Even so far back as the Greek philosophers it was thought
that everything was somehow made up atoms, but the atoms of the time were
earth, fire, air, and water. (this, of course, led to the belief you could rearrange
the components to form different materials, i.e. alchemy). In 1799, the French
chemist Joseph Louis Proust established the fact that compounds were made up of
atoms, and would always be of the same “recipe.” About 460 B.C., the Greek
philosopher, Democritus, develop the idea that atoms would be the smallest unit
into which a substance could be broken. However, it was not until the early nineteenth
century that people begin again to question the structure of matter. An English
chemist, John Dalton, reported that matter consists of elementary lumpy
particles (atoms). Although he couldn’t describe a structure, the evidence
pointed to something fundamental. In 1897, the English physicist, J.J. Thomson,
discovered the electron and proposed an atom structure. Knowing electrons had a
negative charge, Thomson proposed that the atom matter must also contain positive
charge. His model looked like raisins stuck on the surface of a lump of pudding
-- i. e. the “pudding” model of the atom.

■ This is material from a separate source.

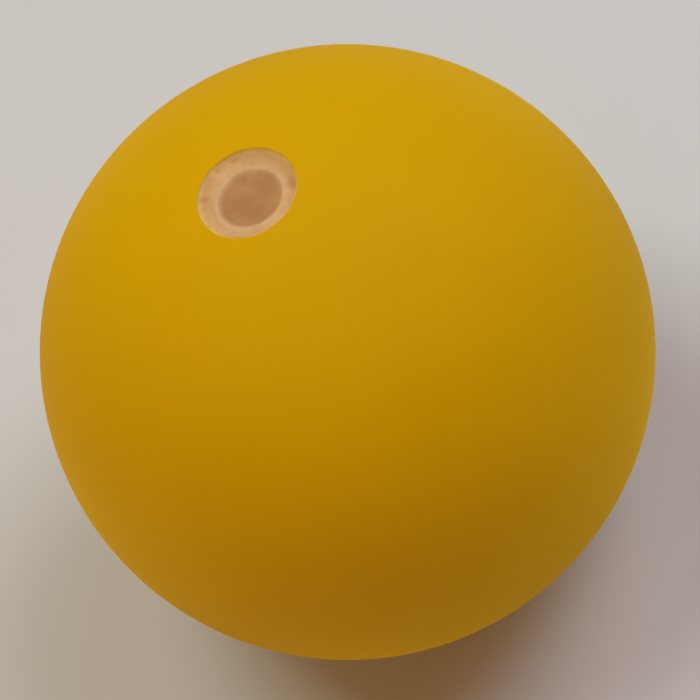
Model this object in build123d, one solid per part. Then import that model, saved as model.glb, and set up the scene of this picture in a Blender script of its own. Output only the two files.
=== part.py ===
from build123d import *
import math
import os

# A millet-filled juggling ball: a soft one-piece shell, the push-in plug that closes its filler
# hole, and the millet inside. The ball's centre is the origin, and +Z runs out through the
# middle of the plug. All sizes are in millimetres. "Drop" is a depth under the mouth's edge.

# --- The shell ---
BALL_DIAMETER = 67.0
SHELL_WALL = 3.0
MOUTH_DIAMETER = 10.6  # the counterbore that takes the plug's flange
SEAT_DROP = 1.5  # down to the flat ring that the flange sits on
HOLE_DIAMETER = 8.8  # the filler hole, through the rest of the wall
MOUTH_ROUND = 0.1  # the softened edge where the ball's surface turns into the mouth

# --- The plug ---
FIT_CLEARANCE = 0.05  # each side, around the flange and around the ribs
PLUG_LENGTH = 6.0  # from the flange's rim to the tip
RIM_DROP = 0.05  # the flange's narrow outer rim, just under the mouth's edge
RIM_LAND = 0.1  # how wide that rim is, before the face dishes
DISH_SAG = 0.2  # how far the dished face hollows between the rim and the lip's foot
LIP_DROP = 1.05  # the crest of the rounded lip around the recess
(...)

In 1909, Ernest Rutherford found that most of the mass and
positive charge of an atom is concentrated in a very small fraction of its
volume, assumedly at the very center. Further experimentation indicated that positive
charge of the atom must be concentrated in a very tiny volume producing an
electric field. Rutherford therefore proposed a planetary model in which a
cloud of electrons surrounded a small, compact nucleus of positive charge. An
excursion into theoretical theory ensued in an attempt to understand what kept
the electrons away from the nucleus. I won’t go into that, but simply say that,
in 1913, Niels Bohr developed the Bohr model of the atom, in which electrons orbit
the nucleus in particular circular orbits. The Bohr model was taught to me in
High School Chemistry (1952-3) and college introductory Chemistry (1958). The
Bohr model still had some theoretical problems, and has been displaced by a “modern
model” which basically says the electrons are not in orbit, but in a cloud around
the nucleus. I won’t go into that here either. I will just say that I was not
introduced to this model until undertaking Physical Chemistry. By the time I
finished graduate school, the Bohr model had been abandoned in Introductory
Chemistry, and it wasn’t much longer until it had been abandoned in High School
Chemistry.
By default, within this development, the electron was displaced
as the smallest possible unit of mass. It has now been possible to split electrons
into something even smaller. When it is split, there are small units flying
away in different directions. Each with a unique path, so the units are given
unique names. Are they, in fact, the smallest possible unit? Whether they are
or not, we may have to stick with the idea, because these units only exist for
microseconds and are gone. Why? Because they are small units of energy, which
is quickly dispersed. All evidence also indicates that atom nuclei are also
nothing more than conglomerations of energy. The whole idea carries some very
interesting implications, but I will go into that elsewhere. For now, I will
stop at the understanding of all mass being nothing more than organized energy.